One of the most misleading elements in progress reports is that government officials put too much emphasis on amount of money spent. A report will state, for example, that so many billions were pumped into health care, on scholarships, on school feeding programs, on infrastructure etc but all that is nearly meaningless given the level of waste and corruption in our government agencies. One of the most discredited government programs in modern times are poverty alleviation schemes. They are often so opaque and so disorganised that officials in charge greatly enrich themselves, instead of alleviating poverty. It is apparently a world-wide problem; the right-wing American writer George F. Will once wrote in Newsweek magazine that “if all the money voted by New York City for anti-poverty programs actually went to the poor, they will be rich by now.”

Hehe!
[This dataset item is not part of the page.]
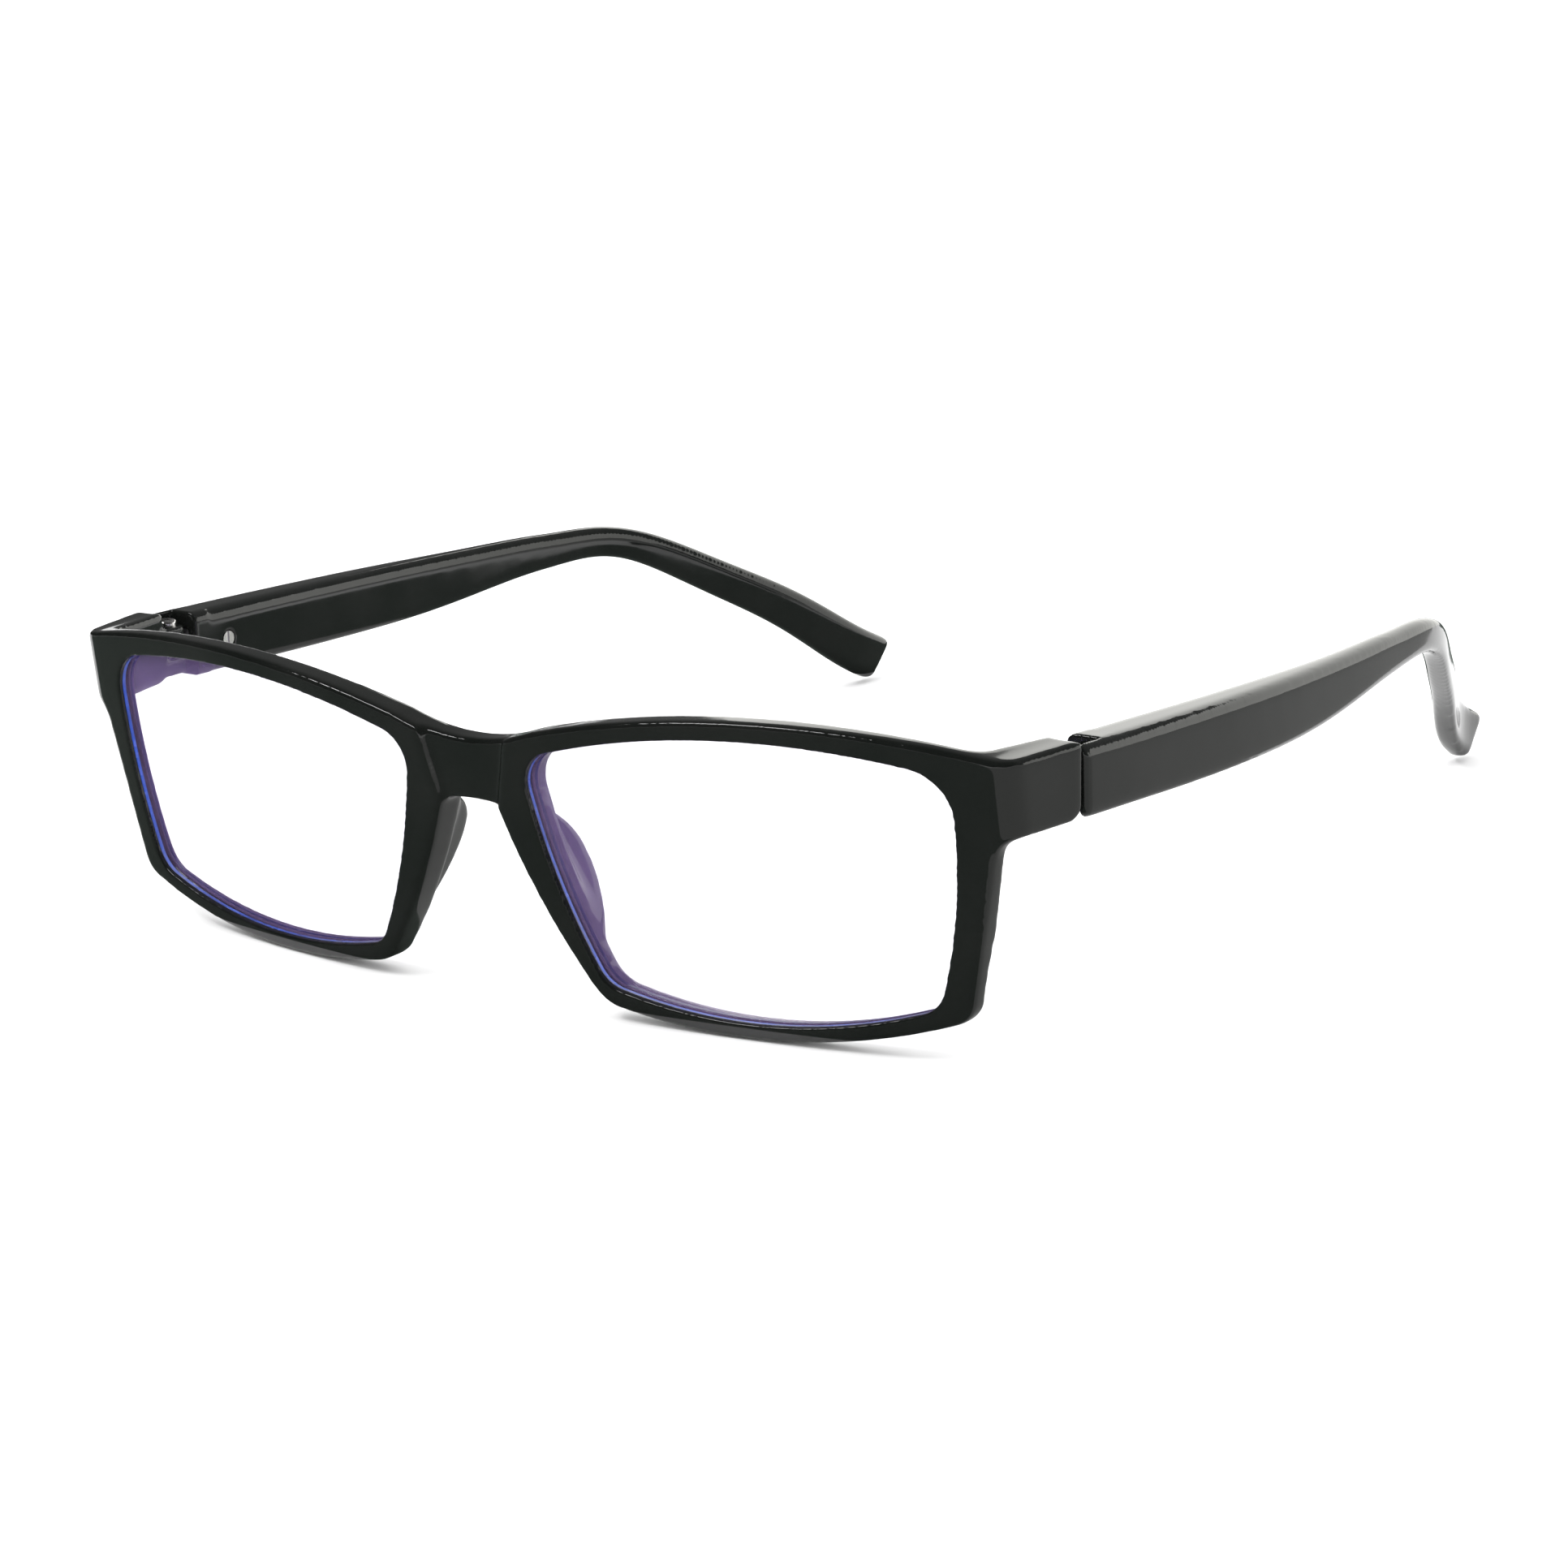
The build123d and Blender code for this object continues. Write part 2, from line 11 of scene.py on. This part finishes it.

If all the money voted by our governments at all levels for fertiliser subsidy, tractors hiring schemes, provision of improved seeds, irrigation schemes, mass housing schemes, poverty alleviation, skills acquisition, Anchor Borrowers, transport subsidy, rural water and electrification schemes, decongestion of ports, revival of railways, new national carrier, mass literacy, hajj subsidy, Ramadan feeding, school feeding, clean-up of oil spills, mass vaccination, erosion control, National Identity Card and public enlightenment programs to mention but a few, had been properly channelled in the last five decades, governments would be happy by now to provide Situation Reports instead of misleading and half-truth Progress Reports.

Since what all the governments will be publishing are Progress Reports, we must leave it to Civil Society Organisations, trade unions, the mass media and opposition political parties, where they exist, to fill the gaps with Situation Reports. If a state governor says he has built 5,000 classrooms for example, remind him that 40% of school age children in his state are still out of school. If CBN says the naira is the best performing currency because it rebounded from 1900 to the dollar to 1200, a CSO should remind it that it leapt from 750 this time last year. If the Minister of Women Affairs says she successfully went to court and stopped a mass wedding of allegedly underaged girls in Niger, an NGO should remind her of the number of out-of-wedlock partnerships and births that took place in Nigeria this month alone.